→ The request
Copy verbatim the material from its first line to the line that holds "on the glass.", including that line.

→ Collected material
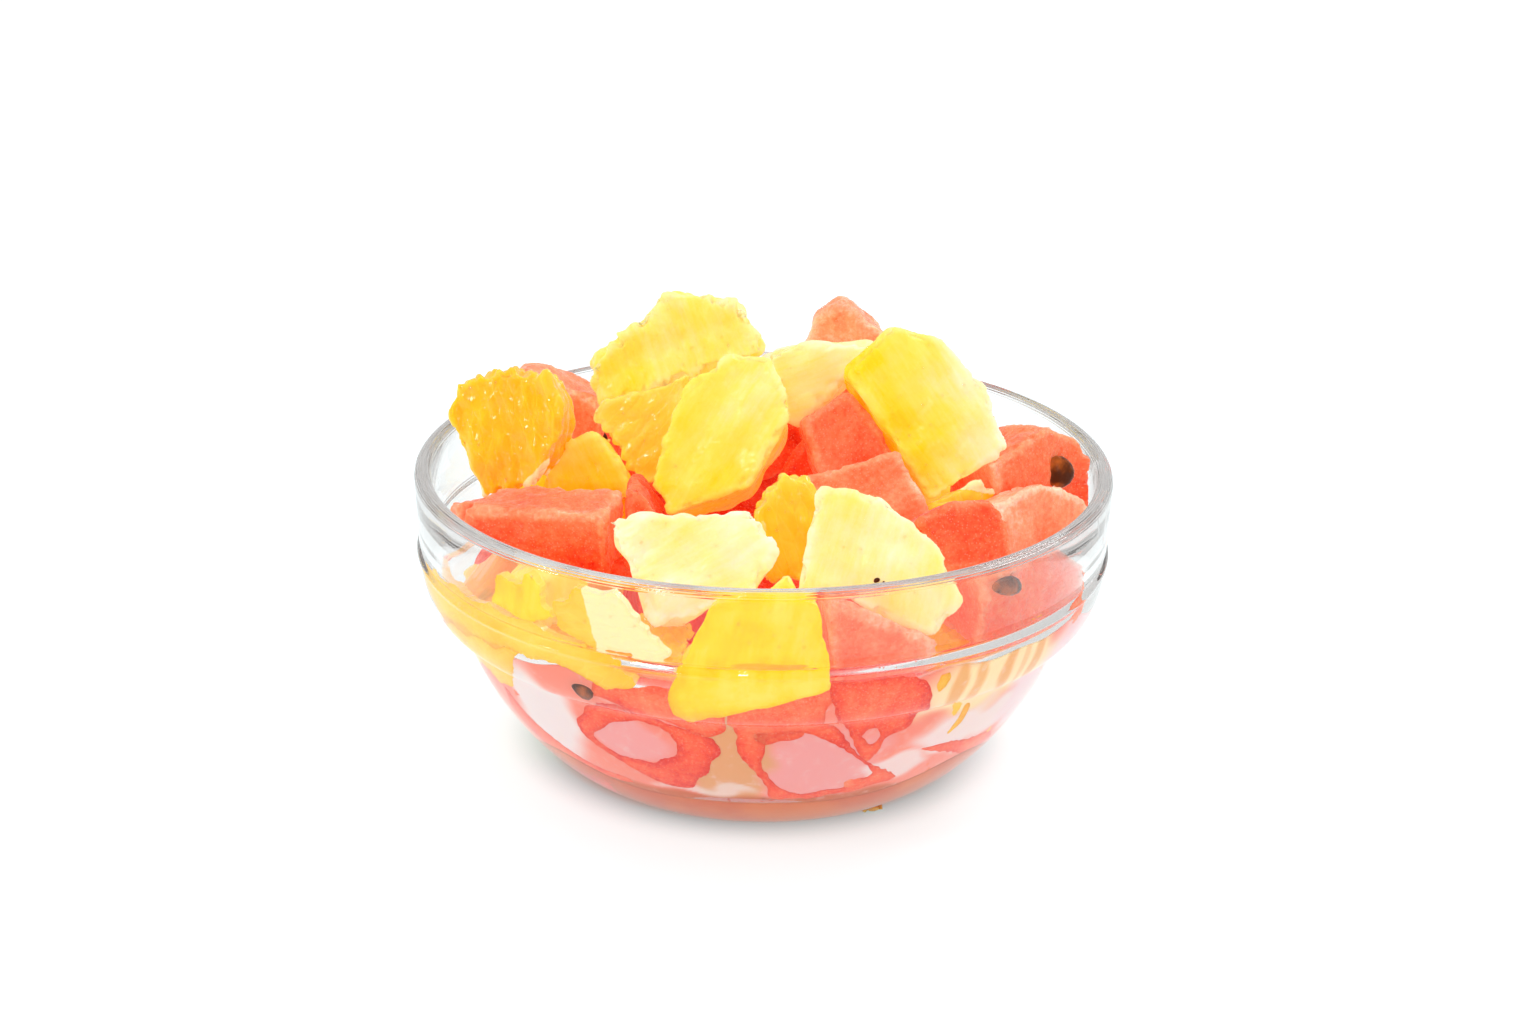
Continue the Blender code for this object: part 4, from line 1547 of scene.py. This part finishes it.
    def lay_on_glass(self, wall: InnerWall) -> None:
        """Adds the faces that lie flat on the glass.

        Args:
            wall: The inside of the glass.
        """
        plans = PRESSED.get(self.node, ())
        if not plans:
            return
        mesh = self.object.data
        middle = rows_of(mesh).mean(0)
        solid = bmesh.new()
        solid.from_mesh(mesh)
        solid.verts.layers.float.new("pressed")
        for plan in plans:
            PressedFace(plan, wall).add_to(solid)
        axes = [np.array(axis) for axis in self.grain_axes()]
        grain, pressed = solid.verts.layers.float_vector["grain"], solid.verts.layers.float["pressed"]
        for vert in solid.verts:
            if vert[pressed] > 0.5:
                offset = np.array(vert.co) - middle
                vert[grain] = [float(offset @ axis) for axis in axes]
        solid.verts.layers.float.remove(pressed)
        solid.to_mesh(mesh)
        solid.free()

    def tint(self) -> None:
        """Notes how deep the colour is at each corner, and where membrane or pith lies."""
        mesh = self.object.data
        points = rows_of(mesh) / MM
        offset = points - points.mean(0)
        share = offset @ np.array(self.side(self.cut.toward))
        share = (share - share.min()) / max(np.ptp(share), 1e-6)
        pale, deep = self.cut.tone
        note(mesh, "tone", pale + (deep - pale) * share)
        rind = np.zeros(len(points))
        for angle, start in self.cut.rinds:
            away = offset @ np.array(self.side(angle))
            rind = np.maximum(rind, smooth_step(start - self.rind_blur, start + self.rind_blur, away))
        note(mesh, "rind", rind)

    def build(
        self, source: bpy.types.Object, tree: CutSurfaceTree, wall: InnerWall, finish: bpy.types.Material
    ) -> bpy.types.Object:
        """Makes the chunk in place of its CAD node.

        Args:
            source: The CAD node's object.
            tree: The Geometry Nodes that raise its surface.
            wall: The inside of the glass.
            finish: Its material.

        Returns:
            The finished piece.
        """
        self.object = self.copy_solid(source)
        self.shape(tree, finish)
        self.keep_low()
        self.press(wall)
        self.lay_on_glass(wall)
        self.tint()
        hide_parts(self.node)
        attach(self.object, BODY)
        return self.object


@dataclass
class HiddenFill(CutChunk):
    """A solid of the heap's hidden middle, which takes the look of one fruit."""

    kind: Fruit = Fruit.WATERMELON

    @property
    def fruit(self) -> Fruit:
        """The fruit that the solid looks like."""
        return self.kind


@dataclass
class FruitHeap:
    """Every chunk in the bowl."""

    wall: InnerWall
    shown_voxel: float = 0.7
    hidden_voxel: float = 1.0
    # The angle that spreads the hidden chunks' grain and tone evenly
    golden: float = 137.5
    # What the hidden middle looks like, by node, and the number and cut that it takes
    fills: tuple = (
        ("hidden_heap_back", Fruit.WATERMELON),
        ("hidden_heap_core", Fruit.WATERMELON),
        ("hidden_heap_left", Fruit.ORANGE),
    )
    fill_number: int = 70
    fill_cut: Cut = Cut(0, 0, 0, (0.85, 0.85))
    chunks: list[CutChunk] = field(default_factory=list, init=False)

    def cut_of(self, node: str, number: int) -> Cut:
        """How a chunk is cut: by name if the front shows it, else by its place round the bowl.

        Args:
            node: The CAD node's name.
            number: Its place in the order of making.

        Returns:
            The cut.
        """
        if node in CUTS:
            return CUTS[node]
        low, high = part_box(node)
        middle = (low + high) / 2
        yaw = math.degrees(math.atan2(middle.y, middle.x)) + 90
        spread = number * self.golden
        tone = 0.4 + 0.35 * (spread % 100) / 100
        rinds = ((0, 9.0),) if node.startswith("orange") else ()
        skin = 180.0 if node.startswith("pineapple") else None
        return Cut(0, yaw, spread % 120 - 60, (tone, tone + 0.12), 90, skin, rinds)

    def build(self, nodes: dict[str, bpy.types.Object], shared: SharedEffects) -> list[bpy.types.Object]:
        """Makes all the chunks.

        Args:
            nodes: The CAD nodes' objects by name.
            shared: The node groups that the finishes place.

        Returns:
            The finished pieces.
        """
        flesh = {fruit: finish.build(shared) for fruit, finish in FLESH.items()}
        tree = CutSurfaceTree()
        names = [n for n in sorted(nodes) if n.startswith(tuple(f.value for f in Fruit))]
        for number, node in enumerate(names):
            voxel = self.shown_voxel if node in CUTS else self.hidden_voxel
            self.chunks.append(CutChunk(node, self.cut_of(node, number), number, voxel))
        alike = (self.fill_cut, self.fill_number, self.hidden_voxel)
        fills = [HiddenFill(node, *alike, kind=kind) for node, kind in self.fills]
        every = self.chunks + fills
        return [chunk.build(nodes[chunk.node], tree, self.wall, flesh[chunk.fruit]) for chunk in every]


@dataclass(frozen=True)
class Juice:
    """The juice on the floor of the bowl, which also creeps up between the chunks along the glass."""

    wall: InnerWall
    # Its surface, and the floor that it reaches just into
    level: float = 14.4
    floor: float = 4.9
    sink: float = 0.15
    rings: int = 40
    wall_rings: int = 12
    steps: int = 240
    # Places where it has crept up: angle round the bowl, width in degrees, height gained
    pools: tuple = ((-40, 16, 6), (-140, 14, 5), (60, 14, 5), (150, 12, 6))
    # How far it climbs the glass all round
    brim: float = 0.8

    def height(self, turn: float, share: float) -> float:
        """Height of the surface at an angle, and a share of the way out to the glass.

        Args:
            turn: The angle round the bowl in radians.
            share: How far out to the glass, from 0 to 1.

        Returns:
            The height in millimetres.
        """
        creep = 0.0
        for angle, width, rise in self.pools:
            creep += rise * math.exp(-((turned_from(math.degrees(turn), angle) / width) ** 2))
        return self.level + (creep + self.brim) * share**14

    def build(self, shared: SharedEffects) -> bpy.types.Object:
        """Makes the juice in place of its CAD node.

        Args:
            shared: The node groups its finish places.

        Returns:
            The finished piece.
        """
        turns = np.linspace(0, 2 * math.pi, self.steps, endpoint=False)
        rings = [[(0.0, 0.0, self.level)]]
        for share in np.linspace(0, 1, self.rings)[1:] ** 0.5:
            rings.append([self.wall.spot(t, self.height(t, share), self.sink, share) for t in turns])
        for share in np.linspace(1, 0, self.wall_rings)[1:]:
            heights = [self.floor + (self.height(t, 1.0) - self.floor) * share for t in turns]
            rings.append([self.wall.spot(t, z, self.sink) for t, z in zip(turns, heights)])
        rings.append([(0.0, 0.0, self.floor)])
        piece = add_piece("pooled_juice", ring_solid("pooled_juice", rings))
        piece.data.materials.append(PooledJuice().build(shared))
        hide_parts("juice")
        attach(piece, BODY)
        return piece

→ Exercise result
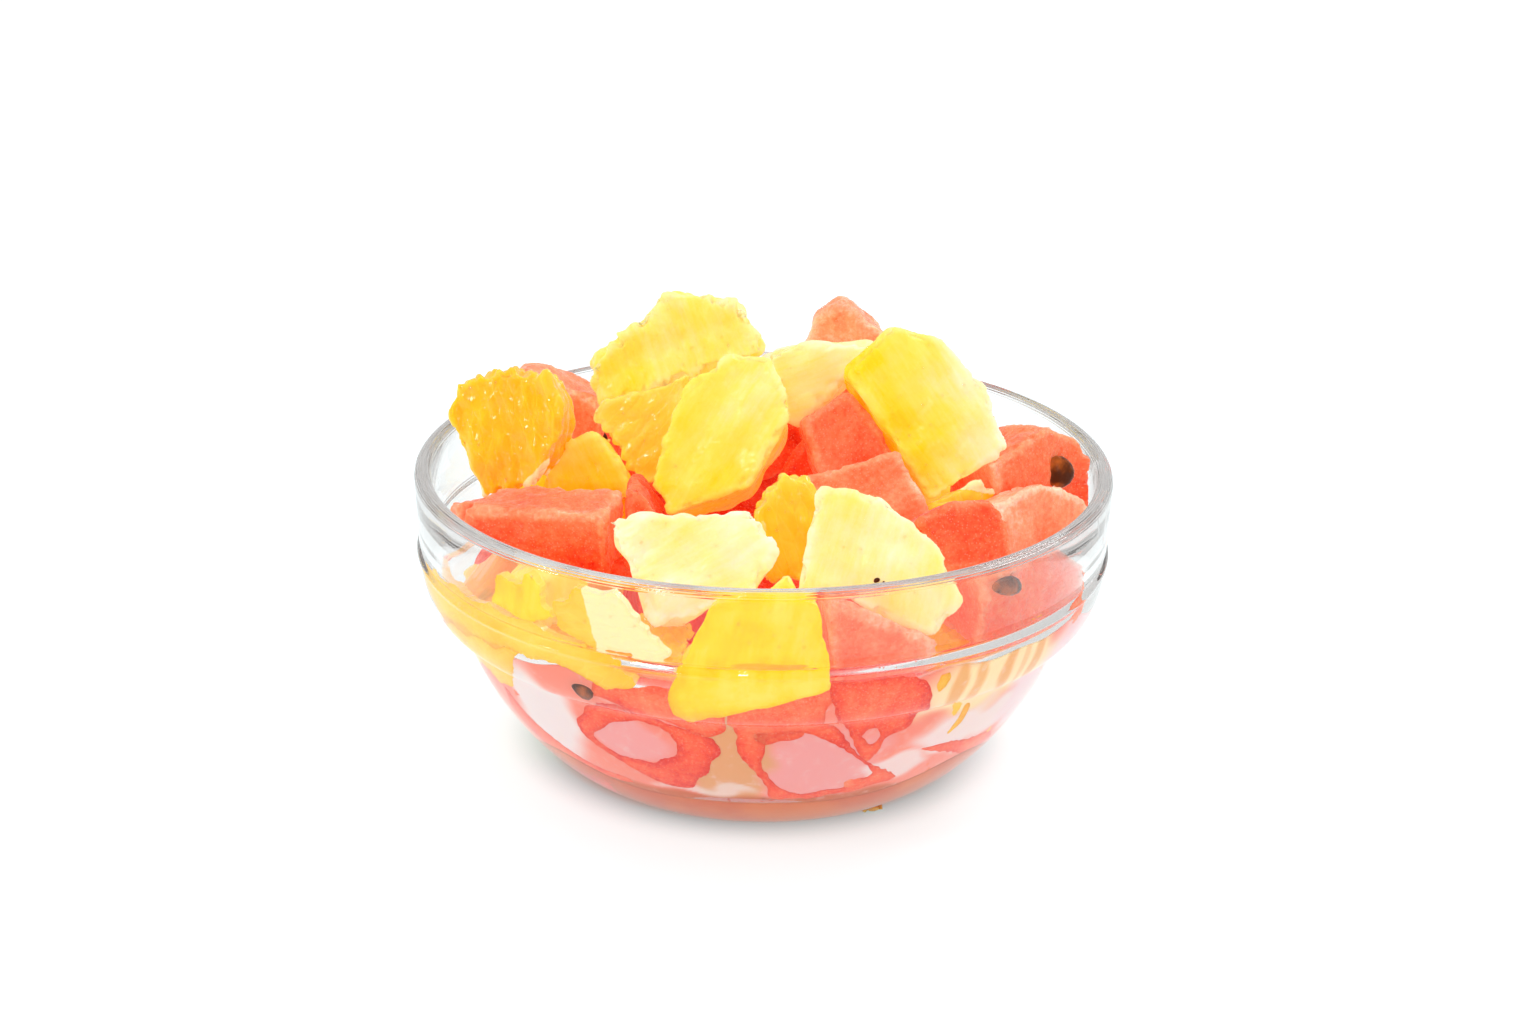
Continue the Blender code for this object: part 4, from line 1547 of scene.py. This part finishes it.
    def lay_on_glass(self, wall: InnerWall) -> None:
        """Adds the faces that lie flat on the glass.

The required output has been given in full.